Apparently its hard to do upgrades and installs on this case its really fiderly thats just what ive heard though..


----------



## DarkTears

just a noob said:


> if you really want a decent benching system look at these:http://www.highspeedpc.com/Merchant2/merchant.mv?Screen=CTGY&Category_Code=TopTechSTD much better pricing for something like that also



I must say, that doesnt look half as cool as the skeleton lol.


----------



## shoehorned

Are you kidding me? over $150 for a fancy benching table??


----------



## just a noob

i take it you haven't seen this then? http://www.sidewindercomputers.com/miba101clmoc.html


----------



## Ramodkk

I'd take my 300 anyday


----------



## Irishwhistle

ramodkk said:


> I'd take my 300 anyday



I don't understand...  The skeleton looks awesome! Am I alone?


----------



## Scubie67

Irishwhistle said:


> I don't understand...  The skeleton looks awesome! Am I alone?



 I was just think how bad it would attract dust and some one else posted that it doesnt house enthusiast sized parts well.lIt may not actually cool better even though it is so open


----------



## Irishwhistle

Scubie67 said:


> I was just think how bad it would attract dust and some one else posted that it doesnt house enthusiast sized parts well.lIt may not actually cool better even though it is so open



I don't have much of any dust issues... sure, over time it'll attract some dust, but it's not hard to clean it out. And hey! It looks sick!


----------



## funkysnair

Irishwhistle said:


> I don't understand...  The skeleton looks awesome! Am I alone?



nope i like it!


----------



## Irishwhistle

If I had the money I'd buy it... not sure where I'd put it though, I'd have less trouble finding a place for a twelve hundred.


----------



## DarkTears

Irishwhistle said:


> I don't understand...  The skeleton looks awesome! Am I alone?
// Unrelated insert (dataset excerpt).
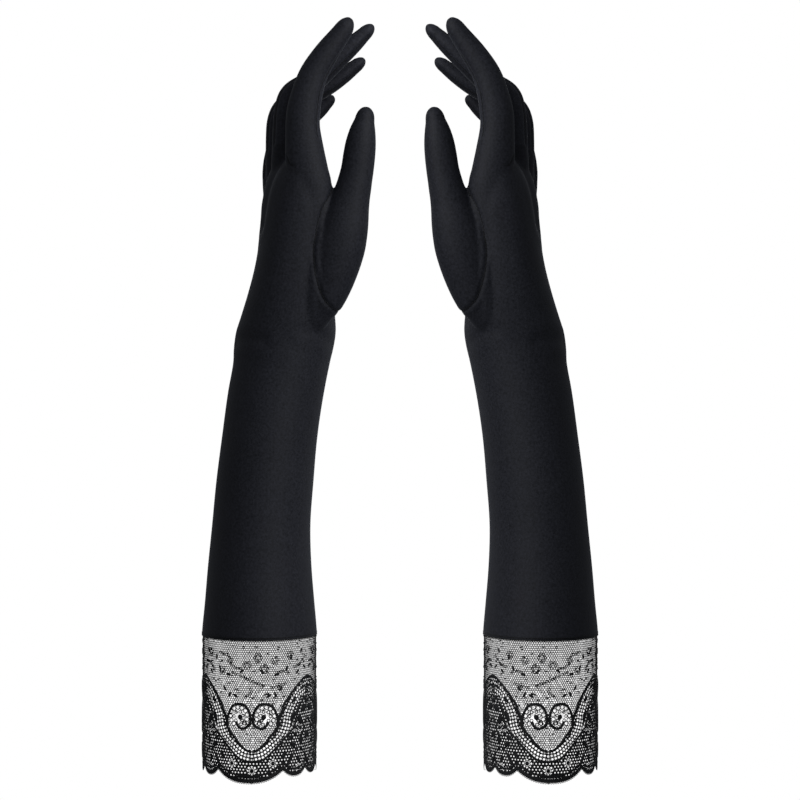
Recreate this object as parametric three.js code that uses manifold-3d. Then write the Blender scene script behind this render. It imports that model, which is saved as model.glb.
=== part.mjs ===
// A pair of long stretch gloves with lace cuffs, standing fingers up, as they sit on two arms.
// Millimetres, +Z up. X = 0 is the plane that mirrors one glove into the other, both palms face it, and
// Z = 0 is the lowest edge of the lace. One glove is built and the other is its mirror image.
//
// Inside one glove's own frame, x points from the back of the hand to the palm, y from the index finger to
// the little finger, and x = y = 0 is the middle of the arm opening.

import * as THREE from "three";
import { mergeVertices } from "three/addons/utils/BufferGeometryUtils.js";
import Module from "manifold-3d";

const wasm = await Module();
wasm.setup();

// ---- Driving dimensions ----

const PAIR_SPACING = 154.5; // between the middles of the two arm openings
const WALL = 1; // fabric and lace, with the stretch knit's own thickness rounded up
const SEAM_GAP = 0.3; // left between two pieces that are sewn together
const JOINT_GAP = 0.4; // left at the line that two pieces bend about
const BEND_MARGIN = 2; // degrees left open past each limit of a bend

const CUFF_HEIGHT = 77; // lace, from the lowest scallop to the sleeve
const SCALLOP_REPEATS = 3; // round the arm: each is one wide scallop and two narrow ones
const WIDE_SCALLOP = 68; // degrees of arm that the wide one takes
const NARROW_SCALLOP = 26; // and each narrow one
const NOTCH_DEPTH = 9.6; // how far the edge rises between two scallops
const SCALLOP_TURN = -99; // degrees from +x to the middle of a wide scallop
const EDGE_FLAT = 0.6; // cut off each scallop, which leaves it a flat to stand on

const TAPE_HEIGHT = 8; // seam allowance inside the top of the lace
const TAPE_WALL = 0.7;
const SIDE_SEAM_WIDTH = 6;

const SLEEVE_LENGTH = 157; // satin, from the lace to the bend at the wrist
const PALM_LENGTH = 104; // from that bend to the web between index and middle finger
const ROOF_DROP = 31; // how much lower the web lies at the little finger
const WRIST_HEIGHT = CUFF_HEIGHT + SLEEVE_LENGTH;
const ROOF_HEIGHT = WRIST_HEIGHT + PALM_LENGTH;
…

no way your alone. im with you on this one. as soon as this comes down in price im buying one. the price at the moment is rediculous but i sure do want one. looks amazin


----------



## DarkTears

Yay its down to 150. Keep goin down skeleton  just keep goin down.


----------



## Shane

i dont like it,Its pointless having it you might aswell shove all your components in a cardboard box with a load of holes in the side and the top open 

Antec are asking way too much for it.

immagine the dust?


----------



## just a noob

Nevakonaza said:


> i dont like it,Its pointless having it you might aswell shove all your components in a cardboard box with a load of holes in the side and the top open
> 
> Antec are asking way too much for it.
> 
> immagine the dust?



hey, shut up! thats probably antec's top secret plan for their next case


----------



## DarkTears

Still 150 dollars. Come on Antec, take it down a bit.


----------



## laznz1

i like it just a bit much would be good at cooling


----------



## DarkTears

Before i get one i just have to figure out where to put it so that my pet wont put its hand in there and mess something up.


----------



## Ramodkk

Your pet has a hand? You got a monkey there or something?


----------



## DarkTears

DarkTears said:


> Before i get one i just have to figure out where to put it so that my pet wont put its "Paw" in there and mess something up.



fixed


----------



## laznz1

DarkTears said:


> Before i get one i just have to figure out where to put it so that my pet wont put its hand in there and mess something up.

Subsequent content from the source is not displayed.